In fact, Trump proved before and after his 2019 declaration that he is above the Constitution and the law, right up to his insurrectional belief that any election he loses has to have been stolen. As a serial violator of the Constitution – see the list of our 12 impeachable offenses that were inserted in the Congressional Record of December 18, 2019 [H 12197] – Trump was enabled by a weak, insecure Democratic Party and now by the ultra-inhibited Attorney General Merrick Garland.
Several of Trump’s offenses directly violate criminal statutes. However, Garland keeps saying no one is above the law. Well, let’s see, more than halfway through Biden’s term, Garland has dispensed with all but two of Trump’s offenses. These two are Trump’s January 6th insurrection and his obstructions relating to him illicitly taking away highly classified documents upon leaving the White House in January 2021. All the other crimes committed by Trump that are publicly known as well as others known only to the Justice Departments (e.g., tax violations, misuse of pardons, emoluments from foreign agents) – have been left for the historians to judge, not the courts.
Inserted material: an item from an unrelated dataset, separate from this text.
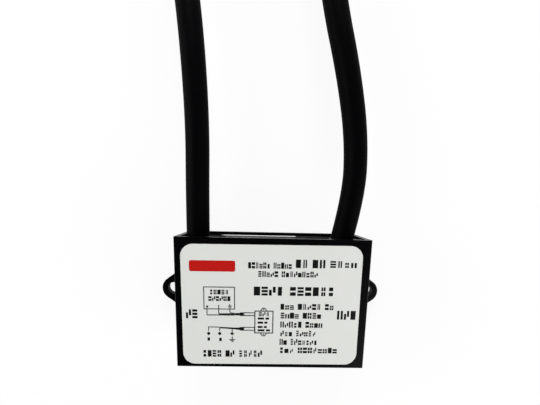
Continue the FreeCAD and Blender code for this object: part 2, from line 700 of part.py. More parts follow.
def make_pieces():
    """Every piece of the device, each one an object with its own label."""
    case = make_case()
    held_leads, free_leads = make_leads()
    held = [case, make_circuit_board()]
    for name, side in (("line", -1), ("neutral", 1)):
        held.append(make_varistor(f"{name}_varistor", side))
        held.append(make_cutoff(f"{name}_thermal_cutoff", side))
    held += make_gas_tube() + held_leads
    held.append(make_solder_joints(doc.getObject("board_conductors")))
    doc.recompute()
    return held + [make_potting(held), make_label()] + free_leads


def check_document(pieces):
    """Stops if any object failed to compute or any piece is not a sound solid."""
    for item in doc.Objects:
        if "Invalid" in item.State or "Error" in item.State:
            raise RuntimeError(f"{item.Label} did not compute: {item.State}")
    for piece in pieces:
        shape = piece.Shape
        if shape.isNull() or not shape.isValid() or not shape.Solids:
            raise RuntimeError(f"{piece.Label} is not a valid solid")


pieces = make_pieces()
doc.recompute()
check_document(pieces)
os.makedirs("parts", exist_ok=True)
for piece in pieces:
    piece.Shape.exportStep(os.path.join("parts", f"{piece.Label}.step"))
    print(f"{piece.Label}: {len(piece.Shape.Solids)} solid(s), {piece.Shape.Volume:.1f} mm3")
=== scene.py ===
import math
import random

import bmesh
import bpy
from mathutils import Euler, Matrix, Vector


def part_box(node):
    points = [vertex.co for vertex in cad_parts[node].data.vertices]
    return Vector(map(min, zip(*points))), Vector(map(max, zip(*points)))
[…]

Out of this adult lifetime of placing the rule of man (Trump) over the rule of law, there are only four criminal investigations underway (including Georgia and New York prosecutions).
Following the indictment, lengthy trial dates and appeals could consume four years or more absent any plea deal, which is unlikely. By then there could be a Republican in the White House.
The Trumpian Defiance of the laws of the land continues. He should teach a course at a law school about his peerless expertise in daily defying of laws on the way to becoming a billionaire and President of the United States. Chasing myths out of law schools could be a backhanded contribution to law students’ education.